Provocada pelo senador Eduardo Girão (PODE-CE), que milita contra o aborto, disse ser contra a interrupção de gravidez em qualquer circunstância, inclusive nas possibilidades previstas em lei — em caso de estupro, de anencefalia e de risco para a mãe. Alinhada com discurso do Congresso, ela criticou o "ativismo" do Supremo Tribunal Federal (STF), que aprecia em maio a possibilidade de aborto em casos de contaminação pelo vírus da zika.
— Este ministério vai trabalhar dentro da legalidade. Não é papel do ministério militar, ser contra ou a favor do aborto. É um tema do Congresso Nacional, e não do Judiciário. É uma preocupação de todos nós com o ativismo do Judiciário usurpando muitas vezes o papel e o poder do Congresso Nacional. Isso tem que ser discutido aqui, porque vocês representam o povo — observou.

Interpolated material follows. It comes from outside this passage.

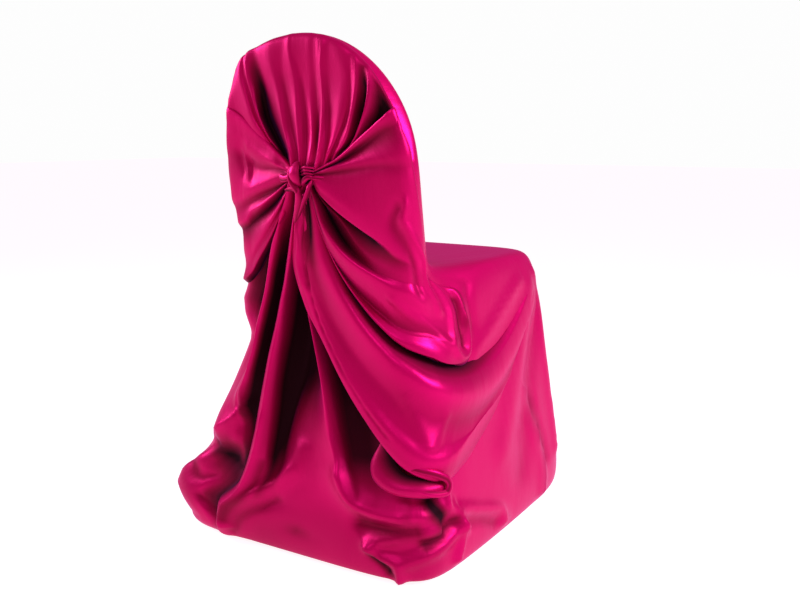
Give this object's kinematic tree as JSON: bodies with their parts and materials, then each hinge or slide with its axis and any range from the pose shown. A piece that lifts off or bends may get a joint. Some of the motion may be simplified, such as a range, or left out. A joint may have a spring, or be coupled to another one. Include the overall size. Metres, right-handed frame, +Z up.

O momento mais tenso da sessão foi quando a senadora Leila Barros (PSB-DF) indagou a ministra sobre a suposta interferência de sua religiosidade — Damares é pastora evangélica — na atuação dela na pasta.
— Em nenhuma das falas como ministra, a senhora vai encontrar vertente religiosa. A senhora pode ter ouvido muitas falas minhas que foram pinçadas dentro do templo, pregações em que eu nem sabia que estava sendo filmada — retrucou a ministra.
Ainda respondendo para a senadora, disse que "ideologia de gênero, da forma como ela foi implantada no Brasil, não trouxe respaldo na proteção do direito da comunidade LGBTI".
— Quando os ideólogos de gênero falam que ninguém nasce homem, que ninguém nasce mulher, estão mandando o recado também que ninguém nasce gay, que ninguém nasce lésbica, que isso é uma construção social e isso me preocupa muito. Ser travesti, gay, é uma construção social, cultural? Me preocupa muito o discurso dos ideólogos — afirmou.
Damares também defendeu o "homeschooling" e afirmou que o governo vai editar uma medida provisória para regulamentar o ensino domiciliar, uma das bandeiras do presidente Jair Bolsonaro. O texto deve ficar pronto em 10 dias, segundo a ministra.